Supplied material:
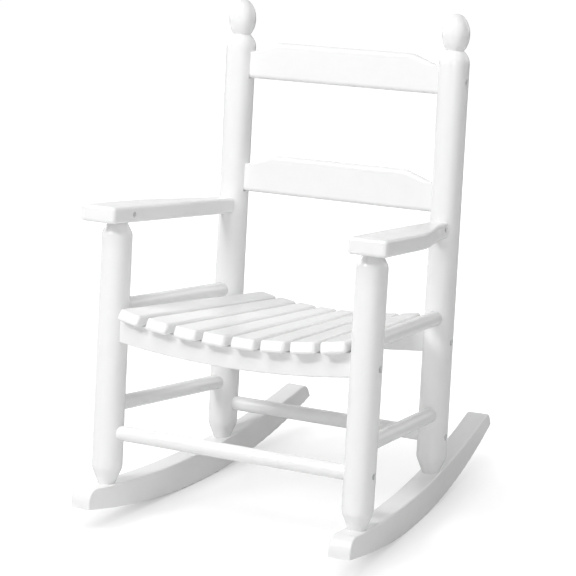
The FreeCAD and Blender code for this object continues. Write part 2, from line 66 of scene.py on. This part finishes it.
# %% [markdown]
# ## White enamel on hardwood
#
# The finish is sprayed satin enamel over close-grained hardwood. Three things tell the eye
# that it is paint on wood and not moulded plastic. The film is a little uneven, so that
# highlights wander. Its surface has the fine dimples that painters call orange peel. And
# the grain underneath has swollen and shrunk, so long faint ridges run with each piece.
#
# A grain runs along its own board. The material is made once for each direction, and a
# mapping node squeezes a noise pattern along that direction. The chair leans back on its
# rockers, so the directions lean with it.

# %% Real sizes of the paint's patterns, in metres
lean = math.radians(7.1)
slat_width = 0.0296
grain_ridge = 0.0022
grain_length = 0.045
orange_peel = 0.0028
film_swell = 0.014
print("ridges across one seat slat", round(slat_width / grain_ridge))


# %% Enamel whose grain runs one way
def enamel(name, grain_turn):
    material = bpy.data.materials.new(name)
    material.use_nodes = True
    tree = material.node_tree
    tree.nodes.clear()
    place = add_node(tree, "ShaderNodeTexCoord")
    # Three patterns: long ridges of grain, the spray's dimples and the film's slow swell.
    turn = add_node(
        tree, "ShaderNodeMapping", {"vector_type": "TEXTURE"},
        {"Rotation": grain_turn, "Scale": (grain_ridge, grain_ridge, grain_length)},
        {"Vector": place.outputs["Object"]},
    )
    grain = add_node(
        tree, "ShaderNodeTexNoise", inputs={"Scale": 1, "Detail": 3, "Roughness": 0.55},
        links={"Vector": turn.outputs["Vector"]},
    )
    peel = add_node(
        tree, "ShaderNodeTexNoise", inputs={"Scale": 1 / orange_peel, "Detail": 1},
        links={"Vector": place.outputs["Object"]},
    )
    swell = add_node(
        tree, "ShaderNodeTexNoise", inputs={"Scale": 1 / film_swell, "Detail": 2},
        links={"Vector": place.outputs["Object"]},
    )
    # Where the film is thicker it looks a trace whiter, and its shine is a little duller.
    tint = add_node(
        tree, "ShaderNodeMix", {"data_type": "RGBA"},
        {mix_first: linear("#F1F1F1"), mix_second: linear("#F4F4F4")},
        {mix_factor: swell.outputs["Fac"]},
    )
    sheen = add_node(
        tree, "ShaderNodeMapRange", inputs={"To Min": 0.2, "To Max": 0.25},
        links={"Value": swell.outputs["Fac"]},
    )
    # The swell bends highlights, the grain streaks them and the dimples break their edges.
    waves = add_node(
        tree, "ShaderNodeBump", inputs={"Strength": 0.08, "Distance": 0.0005},
        links={"Height": swell.outputs["Fac"]},
    )
    ridges = add_node(
        tree, "ShaderNodeBump", inputs={"Strength": 0.3, "Distance": 0.00022},
        links={"Height": grain.outputs["Fac"], "Normal": waves.outputs["Normal"]},
    )
    dimples = add_node(
        tree, "ShaderNodeBump", inputs={"Strength": 0.2, "Distance": 0.00018},
        links={"Height": peel.outputs["Fac"], "Normal": ridges.outputs["Normal"]},
    )
    paint = add_node(
        tree, "ShaderNodeBsdfPrincipled", inputs={"IOR": 1.48},
        links={
            "Base Color": tint.outputs[mixed_colour],
            "Roughness": sheen.outputs["Result"],
            "Normal": dimples.outputs["Normal"],
        },
    )
    add_node(tree, "ShaderNodeOutputMaterial", links={"Surface": paint.outputs["BSDF"]})
    return material


upright = enamel("white enamel, grain upright", (-lean, 0, 0))
crosswise = enamel("white enamel, grain across", (0, math.radians(90), 0))
lengthwise = enamel("white enamel, grain front to back", (math.radians(90) - lean, 0, 0))
print(upright.name, crosswise.name, lengthwise.name, sep="\n")

# %% [markdown]
# ## Screws, nails and pegs
#
# The posts are held by socket screws, sunk in holes in their outer faces. They are zinc
# plated: a pale metal with a slightly blue, broken shine from the plating's crystals. The
# nails get the same zinc-plated finish. The two screws at the front of the arms went in
# before the paint and are white. The pegs inside the arms are bare birch.

# %% Zinc plate
zinc_crystal = 0.0009
zinc = bpy.data.materials.new("zinc-plated steel")
zinc.use_nodes = True
tree = zinc.node_tree
tree.nodes.clear()
place = add_node(tree, "ShaderNodeTexCoord")
# Each crystal of the plating has its own shade, so the screw glints in small flakes.
crystals = add_node(
    tree, "ShaderNodeTexVoronoi", inputs={"Scale": 1 / zinc_crystal},
    links={"Vector": place.outputs["Object"]},
)
shade = add_node(
    tree, "ShaderNodeMix", {"data_type": "RGBA"},
    {mix_first: linear("#A9ACB0"), mix_second: linear("#C9CCD0")},
    {mix_factor: crystals.outputs["Color"]},
)
shine = add_node(
    tree, "ShaderNodeMapRange", inputs={"To Min": 0.28, "To Max": 0.5},
    links={"Value": crystals.outputs["Distance"]},
)
metal = add_node(
    tree, "ShaderNodeBsdfPrincipled", inputs={"Metallic": 1},
    links={"Base Color": shade.outputs[mixed_colour], "Roughness": shine.outputs["Result"]},
)
add_node(tree, "ShaderNodeOutputMaterial", links={"Surface": metal.outputs["BSDF"]})
print(zinc.name)

# %% Bare birch
birch_ring = 0.0016
birch_streak = 0.03
birch = bpy.data.materials.new("bare birch")
birch.use_nodes = True
tree = birch.node_tree
tree.nodes.clear()
place = add_node(tree, "ShaderNodeTexCoord")
squeeze = add_node(
    tree, "ShaderNodeMapping", {"vector_type": "TEXTURE"},
    {
        "Rotation": (math.radians(90) - lean, 0, 0),
        "Scale": (birch_ring, birch_ring, birch_streak),
    },
    {"Vector": place.outputs["Object"]},
)
# Pale and tan streaks show the peg as raw wood beside the white paint.
rings = add_node(
    tree, "ShaderNodeTexNoise", inputs={"Scale": 1, "Detail": 4},
    links={"Vector": squeeze.outputs["Vector"]},
)
wood = add_node(
    tree, "ShaderNodeMix", {"data_type": "RGBA"},
    {mix_first: linear("#C9A878"), mix_second: linear("#E2C79C")},
    {mix_factor: rings.outputs["Fac"]},
)
surface = add_node(
    tree, "ShaderNodeBsdfPrincipled", inputs={"Roughness": 0.65},
    links={"Base Color": wood.outputs[mixed_colour]},
)
add_node(tree, "ShaderNodeOutputMaterial", links={"Surface": surface.outputs["BSDF"]})
print(birch.name)

# %% [markdown]
# ## Which finish goes where
#
# The posts' grain stands up, that of the stretchers, rails and back slats that cross the
# chair runs from side to side, and everything else runs from front to back. A piece's
# finish goes into its object's own slot, so that the mesh itself stays as it came.


# %% Give every piece its finish
def finish_for(name):
    if name == "arm_front_screws":
        return lengthwise
    if "screws" in name or "nails" in name:
        return zinc
    if "peg" in name:
        return birch
    if "post" in name:
        return upright
    if name.startswith(("front_", "back_")) or "back_slat" in name:
        return crosswise
    return lengthwise


for name, piece in sorted(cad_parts.items()):
    if not piece.material_slots:
        piece.data.materials.append(None)
    for slot in piece.material_slots:
        slot.link = "OBJECT"
        slot.material = finish_for(name)
    print(name, "->", finish_for(name).name)

# %% [markdown]
# ## Studio
#
# The chair stands on a plain white floor that runs past the edges of the picture. A white
# object on white shows its form only where its sides turn away from the light, so the lamps
# differ in strength. The key lamp stands at the front left, above the chair, and it is small
# enough to draw the slats' shadows on the front rail. A wide lamp overhead brightens all
# that faces up. Two weak ones at the right and one at the left open the shadows, and two
# behind the chair stand for the bright backdrop, which puts light edges on the posts.
#
# The camera sees the room and the floor as white, which costs the chair no light. Near the
# chair the floor's glow is dimmed, which paints shade around it on top of the real soft
# shadow. It is dimmed most close under the rockers, where an occlusion mask paints a darker
# contact shade. For light that bounces the paper is white; the camera alone sees it a tone
# darker under its glow.

# %% White room
room_light = 0.01
world = bpy.data.worlds.new("white room")
bpy.context.scene.world = world
world.use_nodes = True
tree = world.node_tree
tree.nodes.clear()
ray = add_node(tree, "ShaderNodeLightPath")
seen = add_node(
    tree, "ShaderNodeMath", {"operation": "MAXIMUM"},
    links={0: ray.outputs["Is Camera Ray"], 1: ray.outputs["Is Glossy Ray"]},
)
seen_or_through = add_node(
    tree, "ShaderNodeMath", {"operation": "MAXIMUM"},
    links={0: seen.outputs[0], 1: ray.outputs["Is Transmission Ray"]},
)
level = add_node(
    tree, "ShaderNodeMapRange", inputs={"To Min": room_light, "To Max": 1},
    links={"Value": seen_or_through.outputs[0]},
)
room = add_node(
    tree, "ShaderNodeBackground", inputs={"Color": (1, 1, 1, 1)},
    links={"Strength": level.outputs["Result"]},
)
add_node(tree, "ShaderNodeOutputWorld", links={"Surface": room.outputs["Background"]})
print("room light", room_light)

# %% Floor
floor_width = 12
painted_shade_glow = 0.78
painted_shade_reach = 0.13
white_reach = 0.42
painted_contact_reach = 0.045
painted_contact_level = 0.5
bpy.ops.object.select_all(action="DESELECT")
bpy.ops.mesh.primitive_plane_add(size=floor_width, location=(0, 0, 0))
floor = bpy.context.object
floor.name = "studio_floor"

paper = bpy.data.materials.new("white paper sweep")
paper.use_nodes = True
tree = paper.node_tree
tree.nodes.clear()
ray = add_node(tree, "ShaderNodeLightPath")
paper_tone = add_node(
    tree, "ShaderNodeMix", {"data_type": "RGBA"},
    {mix_first: linear("#F2F2F2"), mix_second: linear("#8D8D8D")},
    {mix_factor: ray.outputs["Is Camera Ray"]},
)
matt = add_node(
    tree, "ShaderNodeBsdfDiffuse", links={"Color": paper_tone.outputs[mixed_colour]}
)
place = add_node(tree, "ShaderNodeTexCoord")
distance = add_node(
    tree, "ShaderNodeVectorMath", {"operation": "LENGTH"}, links={0: place.outputs["Object"]},
)
# Painted shade: the paper's glow is dimmed near the chair and rises to full further out.
painted_shade_around_chair = add_node(
    tree, "ShaderNodeMapRange", {"interpolation_type": "SMOOTHSTEP"},
    {"From Min": painted_shade_reach, "From Max": white_reach, "To Min": painted_shade_glow, "To Max": 1},
    {"Value": distance.outputs["Value"]},
)
# Painted contact shade: where little of the room is in view under the rockers, an occlusion
# mask dims the paper's glow.
open_view = add_node(tree, "ShaderNodeAmbientOcclusion", inputs={"Distance": painted_contact_reach})
painted_contact_shade = add_node(
    tree, "ShaderNodeMapRange", inputs={"To Min": painted_contact_level, "To Max": 1},
    links={"Value": open_view.outputs["AO"]},
)
glow_with_painted_shade = add_node(
    tree, "ShaderNodeMath", {"operation": "MULTIPLY"},
    links={0: painted_shade_around_chair.outputs["Result"], 1: painted_contact_shade.outputs["Result"]},
)
seen = add_node(
    tree, "ShaderNodeMath", {"operation": "MULTIPLY"},
    links={0: glow_with_painted_shade.outputs[0], 1: ray.outputs["Is Camera Ray"]},
)
glow = add_node(
    tree, "ShaderNodeEmission", inputs={"Color": (1, 1, 1, 1)},
    links={"Strength": seen.outputs[0]},
)
both = add_node(
    tree, "ShaderNodeAddShader", links={0: matt.outputs["BSDF"], 1: glow.outputs["Emission"]}
)
add_node(tree, "ShaderNodeOutputMaterial", links={"Surface": both.outputs["Shader"]})
floor.data.materials.append(paper)
print("floor", floor.name, "with its full glow from", white_reach, "m outwards")


# %% A helper that aims one soft lamp at the chair
lamp_target = Vector((0, 0, 0.28))


def soft_lamp(name, bearing, rise, distance, width, watts):
    """Bearing counts degrees from the chair's front towards its +X side, rise from level."""
    turn, lift = math.radians(bearing), math.radians(rise)
    away = Vector((
        math.sin(turn) * math.cos(lift), -math.cos(turn) * math.cos(lift), math.sin(lift),
    ))
    light = bpy.data.lights.new(name, "AREA")
    light.shape = "DISK"
    light.size = width
    light.energy = watts
    lamp = bpy.data.objects.new(name, light)
    lamp.location = lamp_target + away * distance
    lamp.rotation_euler = away.to_track_quat("Z", "Y").to_euler()
    lamp.visible_camera = False
    bpy.context.collection.objects.link(lamp)
    print(name, watts, "W")


# %% Lamps: bearing and rise in degrees, distance and width in metres, strength in watts
soft_lamp("key lamp", -31, 39, 2.9, 0.6, 35)
soft_lamp("overhead lamp", 0, 64, 3.3, 2.3, 48)
soft_lamp("fill lamp", 30, 18, 3.4, 1.6, 19.5)
soft_lamp("right lamp", 80, 40, 2.8, 1.6, 11)
soft_lamp("left lamp", -95, 18, 2.8, 1.6, 12)
soft_lamp("left backdrop lamp", -125, 18, 2.8, 1.6, 24)
soft_lamp("right backdrop lamp", 150, 18, 2.8, 1.6, 11)

# %% [markdown]
# ## Camera
#
# The picture was taken from the front, off to the chair's left hand, a little above the
# seat, with a long lens. The place and the turn were found by matching the posts' edges.

# %% Camera
camera = bpy.data.objects.new("camera", bpy.data.cameras.new("camera"))
bpy.context.collection.objects.link(camera)
camera.location = (1.23866, -2.2794, 0.93504)
camera.rotation_euler = [math.radians(a) for a in (75.2515, 0.3030, 28.8256)]
camera.data.sensor_width = 36
camera.data.lens = 146.07
camera.data.clip_end = 50
bpy.context.scene.camera = camera
bpy.context.scene.view_settings.view_transform = "Standard"
print("camera", [round(c, 3) for c in camera.location])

Short problem: Starting at the top of the data above, repeat every line exactly until the line containing "round(slat_width / grain_ridge))" has been given, then stop.

Solution to this exercise:
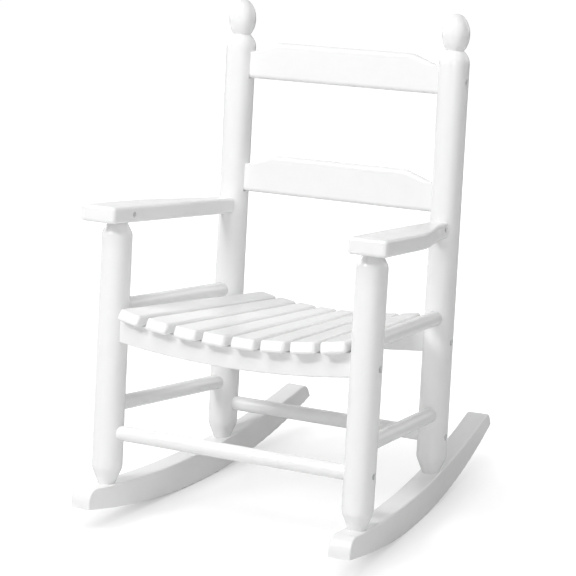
The FreeCAD and Blender code for this object continues. Write part 2, from line 66 of scene.py on. This part finishes it.
# %% [markdown]
# ## White enamel on hardwood
#
# The finish is sprayed satin enamel over close-grained hardwood. Three things tell the eye
# that it is paint on wood and not moulded plastic. The film is a little uneven, so that
# highlights wander. Its surface has the fine dimples that painters call orange peel. And
# the grain underneath has swollen and shrunk, so long faint ridges run with each piece.
#
# A grain runs along its own board. The material is made once for each direction, and a
# mapping node squeezes a noise pattern along that direction. The chair leans back on its
# rockers, so the directions lean with it.

# %% Real sizes of the paint's patterns, in metres
lean = math.radians(7.1)
slat_width = 0.0296
grain_ridge = 0.0022
grain_length = 0.045
orange_peel = 0.0028
film_swell = 0.014
print("ridges across one seat slat", round(slat_width / grain_ridge))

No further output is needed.